• WHAT IS REQUIRED: Check each line of the data below for the word "joints", then extract the ones that have it.

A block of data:
----------
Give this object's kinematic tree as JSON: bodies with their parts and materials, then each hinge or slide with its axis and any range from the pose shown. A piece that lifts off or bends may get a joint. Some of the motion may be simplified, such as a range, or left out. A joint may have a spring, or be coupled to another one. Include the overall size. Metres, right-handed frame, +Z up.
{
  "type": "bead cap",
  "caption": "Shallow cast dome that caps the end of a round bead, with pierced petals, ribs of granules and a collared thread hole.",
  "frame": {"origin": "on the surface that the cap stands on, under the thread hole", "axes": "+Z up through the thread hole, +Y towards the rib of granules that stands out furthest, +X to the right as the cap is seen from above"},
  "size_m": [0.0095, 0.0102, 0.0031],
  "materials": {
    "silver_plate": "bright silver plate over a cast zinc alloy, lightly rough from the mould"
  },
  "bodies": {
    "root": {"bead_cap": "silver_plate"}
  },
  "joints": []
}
----------
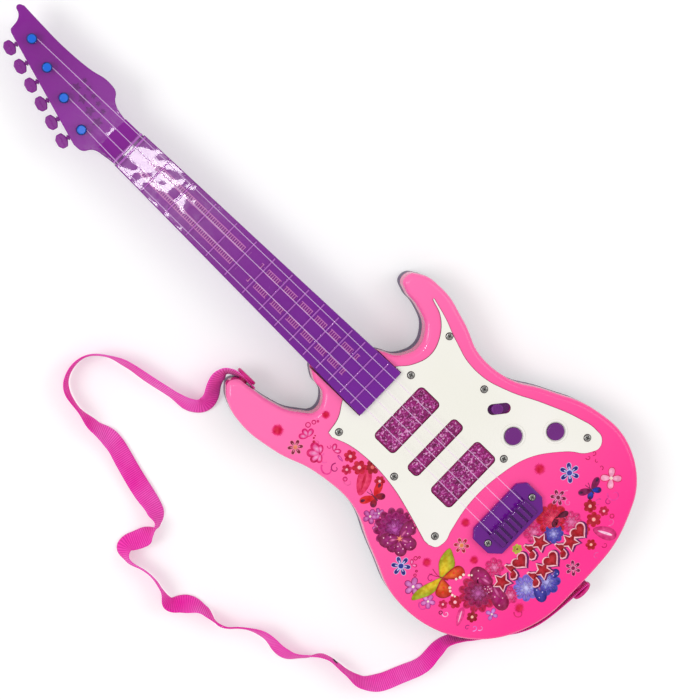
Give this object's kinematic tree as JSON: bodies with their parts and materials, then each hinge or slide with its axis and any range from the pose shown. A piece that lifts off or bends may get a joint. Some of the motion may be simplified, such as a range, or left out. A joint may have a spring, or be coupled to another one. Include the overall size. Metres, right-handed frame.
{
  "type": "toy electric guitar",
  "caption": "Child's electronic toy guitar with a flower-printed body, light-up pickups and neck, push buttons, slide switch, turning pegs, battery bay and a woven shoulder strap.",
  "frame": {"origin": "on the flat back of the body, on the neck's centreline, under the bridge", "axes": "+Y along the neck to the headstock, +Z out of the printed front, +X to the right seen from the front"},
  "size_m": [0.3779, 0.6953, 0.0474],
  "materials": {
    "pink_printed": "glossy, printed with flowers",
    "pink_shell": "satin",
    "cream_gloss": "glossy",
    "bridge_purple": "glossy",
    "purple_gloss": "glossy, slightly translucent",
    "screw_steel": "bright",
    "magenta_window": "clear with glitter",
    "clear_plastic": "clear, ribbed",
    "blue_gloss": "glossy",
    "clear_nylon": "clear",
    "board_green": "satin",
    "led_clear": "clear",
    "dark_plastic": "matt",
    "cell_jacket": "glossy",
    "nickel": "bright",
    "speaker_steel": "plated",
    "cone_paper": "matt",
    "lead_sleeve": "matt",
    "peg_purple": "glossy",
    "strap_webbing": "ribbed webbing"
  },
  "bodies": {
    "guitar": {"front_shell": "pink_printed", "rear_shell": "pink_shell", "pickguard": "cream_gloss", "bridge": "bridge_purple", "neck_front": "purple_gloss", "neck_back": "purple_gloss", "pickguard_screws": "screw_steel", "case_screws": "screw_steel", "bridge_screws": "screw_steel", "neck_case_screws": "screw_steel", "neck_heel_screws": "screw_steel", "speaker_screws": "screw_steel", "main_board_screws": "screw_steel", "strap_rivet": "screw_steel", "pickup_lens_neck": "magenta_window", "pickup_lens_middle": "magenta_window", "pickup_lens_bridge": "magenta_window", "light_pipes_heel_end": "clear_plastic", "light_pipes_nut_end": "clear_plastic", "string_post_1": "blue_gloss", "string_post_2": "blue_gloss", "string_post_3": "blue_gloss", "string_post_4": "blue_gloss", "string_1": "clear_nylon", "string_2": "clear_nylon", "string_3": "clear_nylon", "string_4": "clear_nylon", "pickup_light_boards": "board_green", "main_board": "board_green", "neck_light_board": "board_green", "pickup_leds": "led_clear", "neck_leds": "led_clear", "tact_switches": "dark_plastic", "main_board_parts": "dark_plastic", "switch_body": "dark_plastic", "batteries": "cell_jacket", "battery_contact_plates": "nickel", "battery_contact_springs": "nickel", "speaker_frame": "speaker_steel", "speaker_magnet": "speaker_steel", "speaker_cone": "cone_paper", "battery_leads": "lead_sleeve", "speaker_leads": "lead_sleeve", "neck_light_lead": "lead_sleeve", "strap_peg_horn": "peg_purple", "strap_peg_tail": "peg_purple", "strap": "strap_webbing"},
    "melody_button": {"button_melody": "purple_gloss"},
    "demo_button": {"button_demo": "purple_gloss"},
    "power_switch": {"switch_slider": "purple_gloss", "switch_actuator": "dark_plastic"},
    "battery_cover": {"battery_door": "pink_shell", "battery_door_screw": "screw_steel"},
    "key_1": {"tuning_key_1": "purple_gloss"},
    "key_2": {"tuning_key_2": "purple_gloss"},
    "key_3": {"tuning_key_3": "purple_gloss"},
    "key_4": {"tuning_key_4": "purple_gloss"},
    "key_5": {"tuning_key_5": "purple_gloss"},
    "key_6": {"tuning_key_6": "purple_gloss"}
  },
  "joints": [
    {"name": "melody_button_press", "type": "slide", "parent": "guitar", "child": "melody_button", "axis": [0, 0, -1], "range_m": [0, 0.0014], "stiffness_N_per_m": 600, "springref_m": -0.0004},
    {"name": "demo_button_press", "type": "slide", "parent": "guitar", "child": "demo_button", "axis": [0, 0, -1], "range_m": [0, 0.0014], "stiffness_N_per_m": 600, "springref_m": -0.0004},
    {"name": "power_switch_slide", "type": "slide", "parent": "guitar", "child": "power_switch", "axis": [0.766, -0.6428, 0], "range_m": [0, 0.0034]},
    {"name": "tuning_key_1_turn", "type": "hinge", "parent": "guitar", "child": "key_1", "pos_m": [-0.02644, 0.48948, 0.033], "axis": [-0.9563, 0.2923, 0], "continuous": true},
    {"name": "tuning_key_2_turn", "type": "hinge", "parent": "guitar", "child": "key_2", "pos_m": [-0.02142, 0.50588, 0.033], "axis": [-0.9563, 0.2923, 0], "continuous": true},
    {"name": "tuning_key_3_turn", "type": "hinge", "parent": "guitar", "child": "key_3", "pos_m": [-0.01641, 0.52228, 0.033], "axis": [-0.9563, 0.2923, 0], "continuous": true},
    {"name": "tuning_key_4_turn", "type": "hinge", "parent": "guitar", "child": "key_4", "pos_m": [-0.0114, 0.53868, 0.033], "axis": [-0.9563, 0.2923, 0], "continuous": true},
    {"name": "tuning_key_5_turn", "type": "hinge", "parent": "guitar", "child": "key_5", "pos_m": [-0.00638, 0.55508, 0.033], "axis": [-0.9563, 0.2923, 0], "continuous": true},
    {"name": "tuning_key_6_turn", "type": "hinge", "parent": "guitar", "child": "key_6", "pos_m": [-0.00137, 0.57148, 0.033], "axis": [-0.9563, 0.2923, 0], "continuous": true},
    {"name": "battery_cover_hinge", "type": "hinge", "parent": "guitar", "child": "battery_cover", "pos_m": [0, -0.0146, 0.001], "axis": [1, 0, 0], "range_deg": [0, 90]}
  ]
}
----------
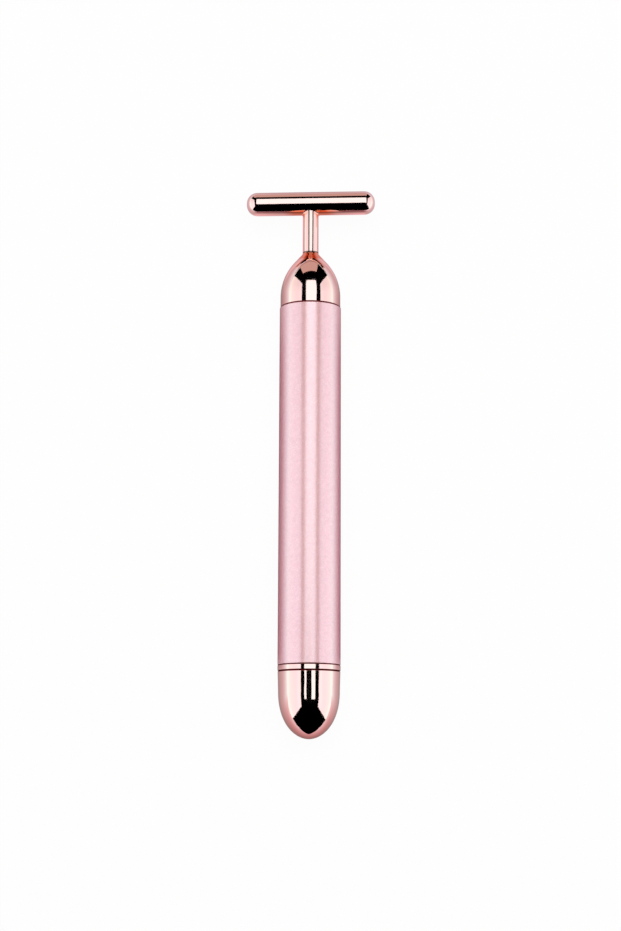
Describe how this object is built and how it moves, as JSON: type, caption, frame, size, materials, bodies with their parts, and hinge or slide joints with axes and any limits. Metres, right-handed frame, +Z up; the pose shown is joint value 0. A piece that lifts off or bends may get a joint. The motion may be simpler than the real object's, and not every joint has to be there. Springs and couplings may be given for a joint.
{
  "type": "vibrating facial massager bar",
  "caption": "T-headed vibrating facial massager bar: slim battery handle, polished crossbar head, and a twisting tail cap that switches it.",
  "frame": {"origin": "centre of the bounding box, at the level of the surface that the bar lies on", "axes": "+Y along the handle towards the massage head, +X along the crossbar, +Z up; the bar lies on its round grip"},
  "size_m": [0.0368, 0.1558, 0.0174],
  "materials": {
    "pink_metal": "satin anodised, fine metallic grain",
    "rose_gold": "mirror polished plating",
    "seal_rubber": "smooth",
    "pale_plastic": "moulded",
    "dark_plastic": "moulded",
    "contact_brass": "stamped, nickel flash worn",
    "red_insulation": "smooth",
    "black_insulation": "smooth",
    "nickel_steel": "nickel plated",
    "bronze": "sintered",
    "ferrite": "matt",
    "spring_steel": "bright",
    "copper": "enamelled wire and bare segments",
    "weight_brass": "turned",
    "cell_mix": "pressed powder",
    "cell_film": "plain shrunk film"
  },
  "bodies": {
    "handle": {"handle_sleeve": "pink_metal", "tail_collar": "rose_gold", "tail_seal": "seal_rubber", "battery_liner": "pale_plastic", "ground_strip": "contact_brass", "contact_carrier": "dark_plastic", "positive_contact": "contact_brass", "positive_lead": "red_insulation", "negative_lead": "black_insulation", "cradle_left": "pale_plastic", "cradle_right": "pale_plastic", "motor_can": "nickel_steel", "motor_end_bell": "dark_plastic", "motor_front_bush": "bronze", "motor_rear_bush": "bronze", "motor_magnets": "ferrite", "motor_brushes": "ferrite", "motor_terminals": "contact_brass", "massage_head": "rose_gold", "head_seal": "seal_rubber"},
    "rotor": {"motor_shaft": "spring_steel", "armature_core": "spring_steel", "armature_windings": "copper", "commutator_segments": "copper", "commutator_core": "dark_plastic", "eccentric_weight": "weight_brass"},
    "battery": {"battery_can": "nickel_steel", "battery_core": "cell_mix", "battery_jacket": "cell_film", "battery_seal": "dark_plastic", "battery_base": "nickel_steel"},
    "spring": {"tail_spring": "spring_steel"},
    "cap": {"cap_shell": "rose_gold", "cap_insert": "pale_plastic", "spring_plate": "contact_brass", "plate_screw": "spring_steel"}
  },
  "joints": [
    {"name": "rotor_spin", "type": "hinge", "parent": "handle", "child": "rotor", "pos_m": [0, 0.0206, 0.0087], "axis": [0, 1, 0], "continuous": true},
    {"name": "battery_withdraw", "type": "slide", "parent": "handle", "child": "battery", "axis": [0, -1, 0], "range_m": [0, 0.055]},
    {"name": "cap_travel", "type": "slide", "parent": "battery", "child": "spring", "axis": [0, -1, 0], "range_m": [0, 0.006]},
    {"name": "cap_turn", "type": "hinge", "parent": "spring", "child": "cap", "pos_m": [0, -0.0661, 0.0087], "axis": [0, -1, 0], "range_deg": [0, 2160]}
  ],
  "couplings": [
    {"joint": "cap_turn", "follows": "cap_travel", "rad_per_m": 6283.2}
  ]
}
----------
• COMPLETED EXERCISE:
  "joints": []
  "joints": [
Describe how this object is built and how it moves, as JSON: type, caption, frame, size, materials, bodies with their parts, and hinge or slide joints with axes and any limits. Metres, right-handed frame, +Z up; the pose shown is joint value 0. A piece that lifts off or bends may get a joint. The motion may be simpler than the real object's, and not every joint has to be there. Springs and couplings may be given for a joint.
  "joints": [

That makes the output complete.